The likelihood is that as the ABI starts improving the quality of this nascent information, the figure will be shown to be understating the problem.

An ABI spokeswoman says: “An important caveat around these numbers is that it takes time for insurers’ reporting systems to give a complete picture as they refine their definitions and recording methods, so the statistics will take a few years to stabilise and portray reliable trends.”

Not just for Christmas

Certainly, the industry-funded Insurance Fraud Enforcement Department, based within the City of London Police, has found enough shocking instances of pet insurance fraud since it was set up at the start of the year to suggest that the problem is getting worse.

Earlier this summer, for example, it arrested a 30-year-old woman in Walsall for as many as 50 suspected frauds, which included a number of allegedly bogus pet claims.

The ABI will now run a dedicated session on pets at its fraud conference in September. Its spokeswoman says that the introduction of a Fraud Register later this year “will bring further pressure to bear” on those willing to cross to the wrong side of the law.

Such developments have not always calmed the nerves of insurers – some have pulled out of the market, while others have come close to doing so.
Lloyds TSB and Halifax have only recently reinstated its pet cover after public outcry and industry ombudsman criticism that this would leave 4,000 policyholders facing exorbitant bills when they cancelled their relatively cheap schemes last year.

Customers would not have been able to replace this with comprehensive cover for animals with pre-existing conditions elsewhere, as insurers typically do not take on pets with pre-existing long-term health problems.

There were reports of a four-year-old Rottweiler named Bertie who suffered from a rare condition known as eosinophilic gastroenteritis, which cost £6,000 a year to treat.
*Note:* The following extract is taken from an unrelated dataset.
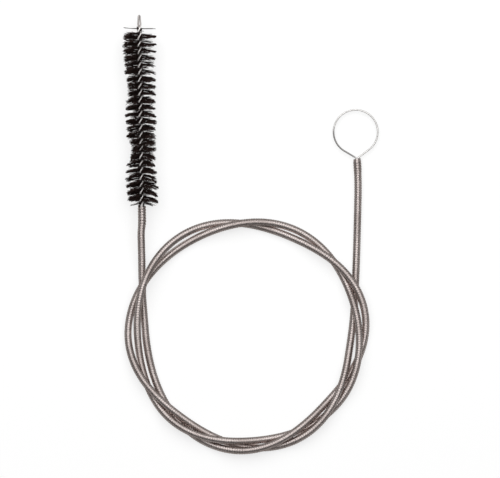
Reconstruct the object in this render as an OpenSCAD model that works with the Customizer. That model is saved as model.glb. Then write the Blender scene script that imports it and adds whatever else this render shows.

Once the cover was due to be withdrawn, Bertie’s owner could not afford to pay that, leading to fears that he would have to be put down, despite being expected to live another six years.

Privately, Lloyds insiders told newspapers that the FSA had warned them that the situation was unacceptable, while numerous case studies did little for the reputation of the companies’ part-nationalised owner, Lloyds Banking Group.

Emotional ties

This example demonstrates the emotional element of pet insurance – something that does not exist to the same extent in other parts of the non-life market.

Heath Alexander-Bew, an associate director at Norwich-based Alan Boswell Insurance Brokers, explains that the group only has a “white label”, so is essentially outsourced. He says that the policy “isn’t promoted”, and is really just a link on the website to make sure that customers who buy their cover through the group can meet all their insurance needs in one go.

The company pulled back from pet insurance more than five years ago because disputes over payouts in this area can take on a more personal tone than usual, and therefore can be more damaging to a business’ relationship with its customers.

Alexander-Bew argues: “Sometimes people are more emotionally attached to things that are living and breathing. Sometimes insurers aren’t going to pay because the pet is, say, a year too old [for a particular treatment] under the terms of the policy, which can cause an unnecessary relationship problem with people who buy multiple policies. If you’ve got a client who is paying you £20,000, you don’t want to upset them.”

RSA brand More Than believes that it is the biggest insurer of cats and dogs in the UK, and product director Matt Poll claims that the pet sector has been “a real growth area for us over the last five years”.

He also insists that the group has not witnessed evidence of the deliberate harm to pets that have taken up so many column inches over the past couple of years.

Poll says: “We haven’t seen the extreme cases, but it is a strange world, pet insurance. We are seeing a slight increase in fraud in the last 18 months, so we’re keeping a watchful eye on that. I don’t think we fully understand the reasons yet, but pet insurance could be seen by some as a light touch.”

Certainly, as the country records a third consecutive quarter of negative economic growth, few insurers would expect the situation with pet insurance fraud to improve. This will, in turn, put pressure on premiums, meaning that peace of mind over man’s best friend, which once cost just a few pounds every month, might have to be sacrificed so people can make ends meet.